Since spouses aren’t allowed to go along, Cook chose the family member who nominated him as his “guardian” for the trip.
“The reason being I hear wives went shopping and didn’t return and so they didn’t get back into Sioux Falls until 2, 3 o’clock in the morning,” Cook joked.
He’s still recovering from the whirlwind day of travel amongst other veterans on the flight. They left Sioux Falls at 3 a.m. Wednesday, June 1 and returned to Sioux Falls that same night.
It was a lot to take in during a short timespan.
“Very seldom did we ever have any idle time. We visited just about every memorial there.

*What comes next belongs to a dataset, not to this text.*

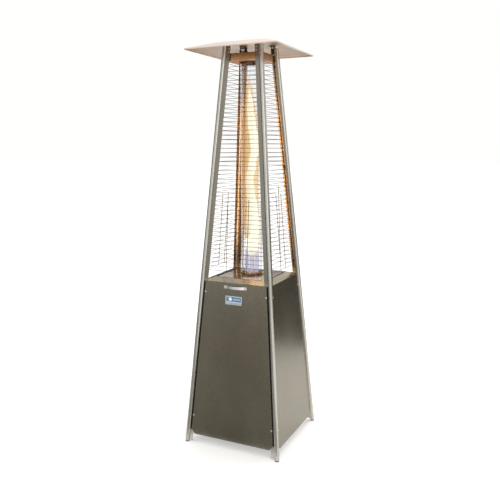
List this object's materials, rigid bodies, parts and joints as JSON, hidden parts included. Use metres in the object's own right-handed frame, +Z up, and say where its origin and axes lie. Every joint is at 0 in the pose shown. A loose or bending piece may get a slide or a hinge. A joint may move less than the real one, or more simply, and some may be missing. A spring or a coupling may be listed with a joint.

Some of them I had never even heard of before,” Cook said. “They’re all spectacular in their own right.”
He was impressed with the The Marine Corps Memorial and the optical illusion which makes it appear as if the statue soldiers are raising the flag; and also the Korean War Memorial in which the statue soldiers are positioned in a way that one is always watching, Cook said.
He received a Midwest Honor Flight Final Tour medal and a Vietnam Vet lapel pin as part of the day’s festivities.
Just being amongst other veterans and experiencing the memorials for the first time together was especially meaningful, he said.
Cook can’t sum up the day in one word but he’ll try to do it justice with a few.
“The only thing that comes to mind right now is: awesome; fantastic; pretty much unbelievable,” he said. “It was just a chance of a lifetime.”